Theorem. Let \(\alpha\) be a real number. Suppose that \(f\) and \(g\) are differentiable at \(x\). Then \(f+g\) and \(\alpha f\) are differentiable at \(x\). Moreover, we have
\[(f+g)'(x)=f'(x)+g'(x)\]
and
\[(\alpha f)'(x)=\alpha f'(x).\]
Since \(f-g=f+(-1)g\), it follows that if \(f\) and \(g\) are differentiable at \(x\), then \(f-g\) is differentiable at \(x\) with
\[(f-g)'(x)=f'(x)-g'(x).\]
Suppose that \(f_{1},f_{2},\cdots ,f_{n}\) are differentiable at \(x\). Then, given any real numbers \(\alpha_{1},\alpha_{2},\cdots ,\alpha_{n}\), the function
\[\alpha_{1}f_{1}+\alpha_{2}f_{2}+\cdots +\alpha_{n}f_{n}\]

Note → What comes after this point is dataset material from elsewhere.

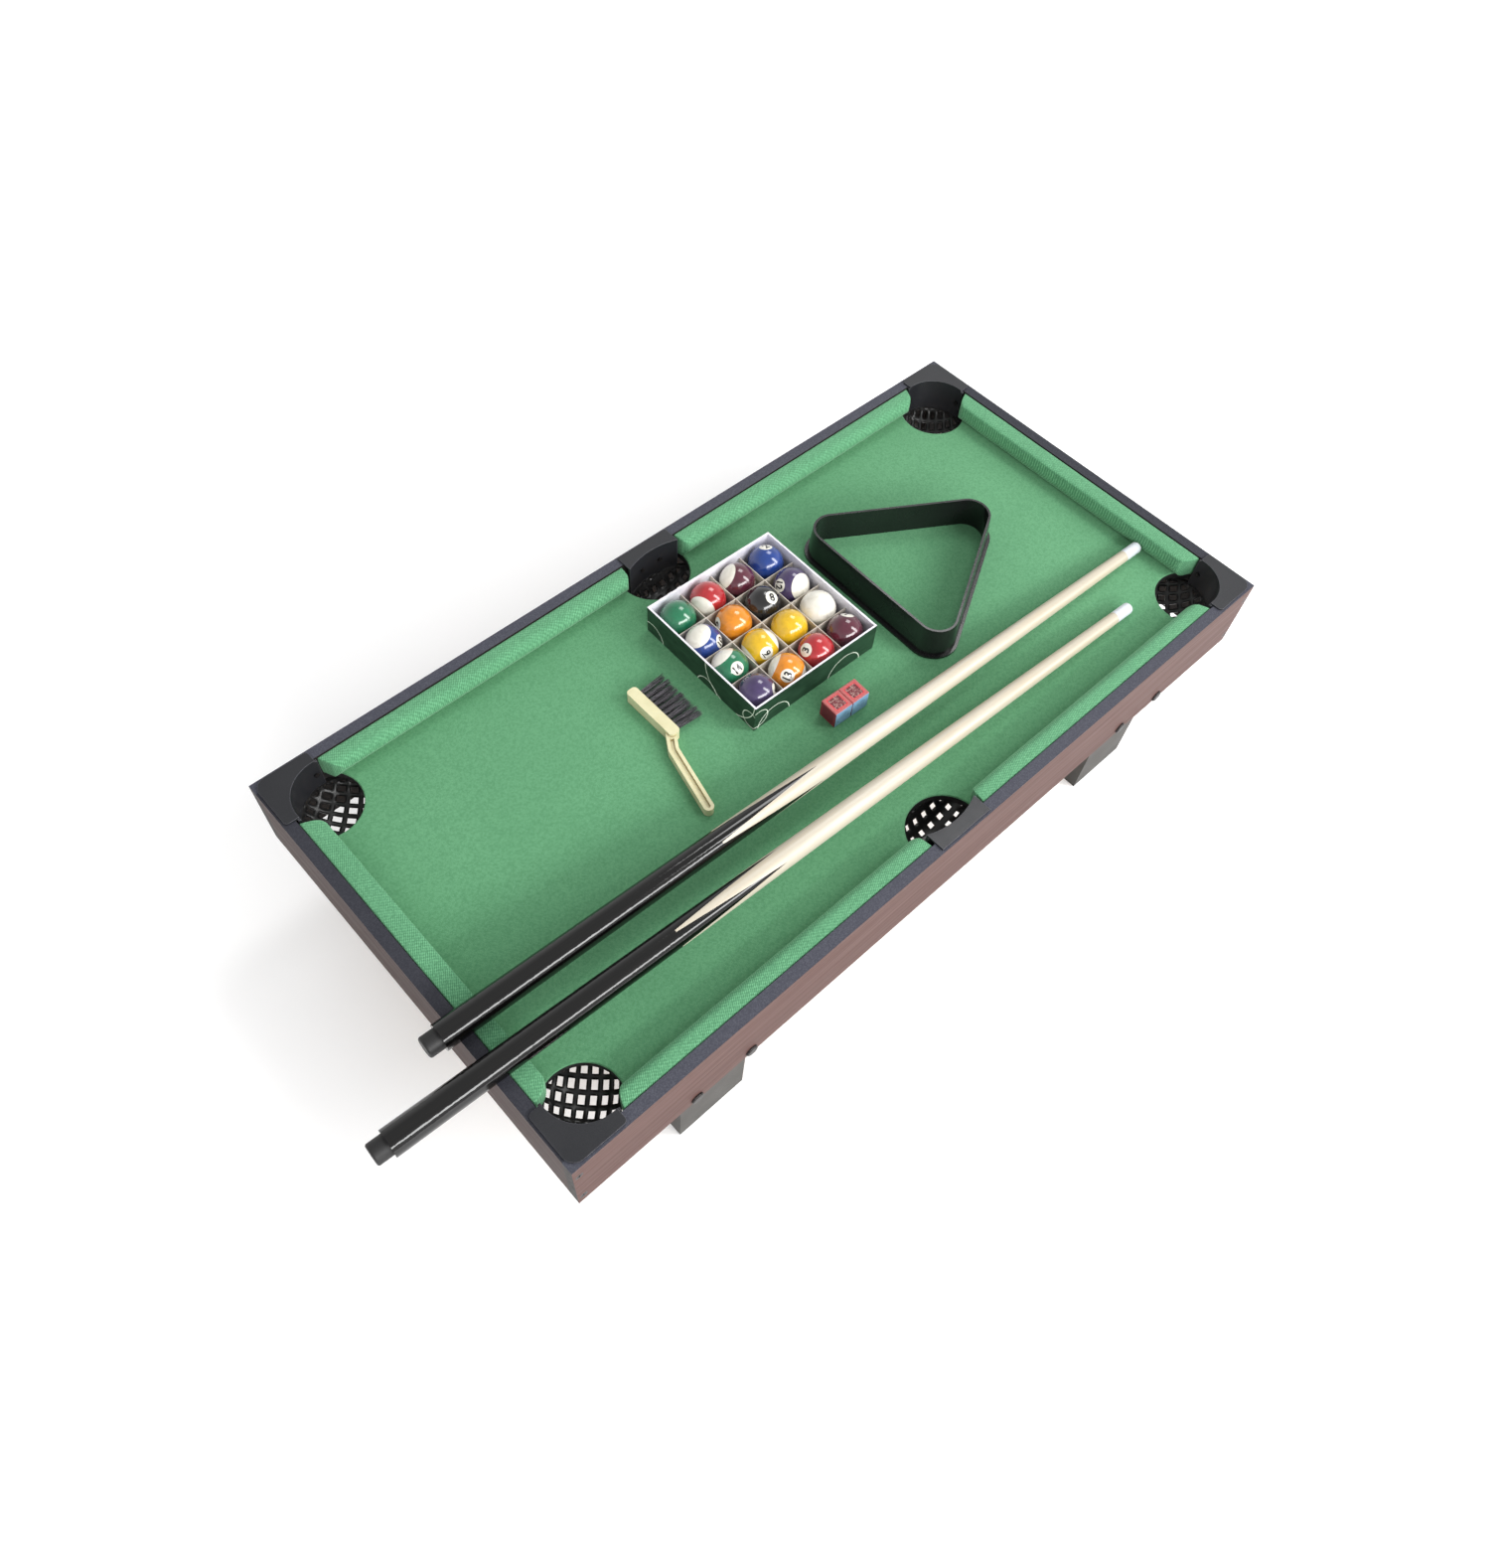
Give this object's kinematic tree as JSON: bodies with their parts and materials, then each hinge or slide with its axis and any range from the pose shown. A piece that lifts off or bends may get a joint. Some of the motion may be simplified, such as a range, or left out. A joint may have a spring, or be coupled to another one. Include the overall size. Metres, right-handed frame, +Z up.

is differentiable at \(x\) with
\[(\alpha_{1}f_{1}+\alpha_{2}f_{2}+\cdots +\alpha_{n}f_{n})'(x)=\alpha_{1}f’_{1}(x)+\alpha_{2}f’_{2}(x)+\cdots +\alpha_{n}f’_{n}(x).\]
Theorem. (Product Rule). Suppose that \(f\) and \(g\) are differentiable at \(x\). Then, the product \(fg\) is also differentiable at \(x\) with
\[(fg)'(x)=f(x)g'(x)+g(x)f'(x).\]
Using the product rule, it is not difficult to prove that, for each positive integer \(n\), the polynomial \(p(x)=x^{n}\) has derivative \(p'(x)=nx^{n-1}\) by using mathematical induction on \(n\). The proof is given below.
- (Initial condition). This is true for \(n=1\).
- (Induction hypothesis). Suppose that \(n=k\) is true.
- We are going to prove that \(n=k+1\) is true. Now, we have \(p(x)=x^{k+1}=x^{k}\cdot x\). Therefore, we obtain
\begin{align*}
p'(x) & =(x^{k})^{\prime}\cdot x+x^{k}\cdot 1 \mbox{ (using the product rule and initial condition)}\\
& =kx^{k-1}\cdot x+x^{k}\mbox{ (using the induction hypothesis)}\\
& =(k+1)x^{k}.
\end{align*}
In general, given a polynomial
\[p(x)=a_{n}x^{n}+a_{n-1}x^{n-1}+\cdots +a_{1}x+a_{0},\]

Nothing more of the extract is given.